Does anyone know how to setup this problem in the Hp prime calculator to solve for the capacitor's final voltage and the time constant similar to how I did it when the capacitor was charging? Can we use the p-operator method with non-linear diodes?

Thank you for any help regarding this topic!
Hello,

A large part of this depends on how you are modeling the diode. It looks like you are using a constant voltage model (the blue LED i guess it is).
If that is true, then the problem for the discharge is the same as usual except you have to subtract the diode voltage from the capacitor voltage which means the transient response changes a little. I'll explain a little then you can try it out, and check with a simulator.
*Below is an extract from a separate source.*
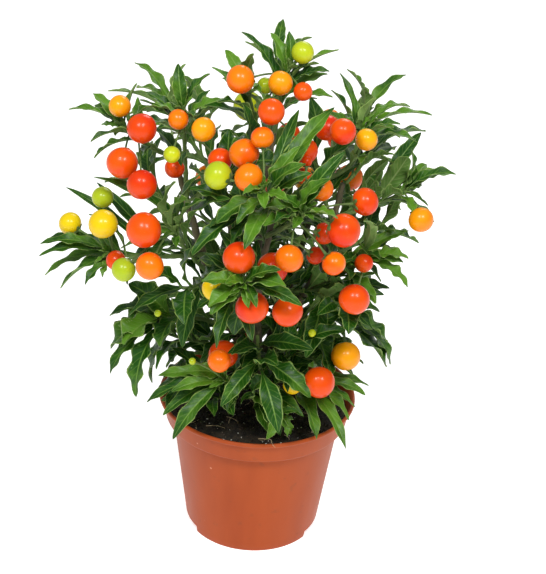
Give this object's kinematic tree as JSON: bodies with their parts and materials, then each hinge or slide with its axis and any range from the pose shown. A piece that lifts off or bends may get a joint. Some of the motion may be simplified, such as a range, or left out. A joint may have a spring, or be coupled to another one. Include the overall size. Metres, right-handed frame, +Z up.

I dont use the HP anymore.

A capacitor charging with a resistor and constant voltage source is:
Vc(t)=Vcc*(1-e^(-t/RC))
as i am sure you know, where Vcc is the constant charge voltage.
If you have an initial cap voltage though, you have to subtract that from Vcc to get the starting charge current. Once you subtract though, you lose that extra cap voltage so you have to add it back after you calculate the exponential part. So we end up with this:
Vc(t)=(Vcc-Vc0)*(1-e^(-t/RC))+Vc0

For discharging we would do the same thing with the discharge equation.
Vc(t)=Vc0*e^(-t/RC)
Vc(t)=(Vc0-Vd)*e^(-t/RC)+Vd
and there we had to subtract the diode voltage Vd then add it back later.

Since this circuit actually requires a two independent variable differential equation, we also have to solve for the time when the discharge stops. This is easy though if we can assume the diode draws zero current once the voltage reaches the nominal forward voltage. That means once Vc(t)=Vd the discharge ends.

If the diode is really nonlinear, then you have to use the diode equation as well as the capacitor equations. That means you have to include the diode equation in the expression for the discharge where 'Vd' is shown in the above. That also means that time becomes a variable to solve for.

Try that see what you can come up with. I think you will find it interesting.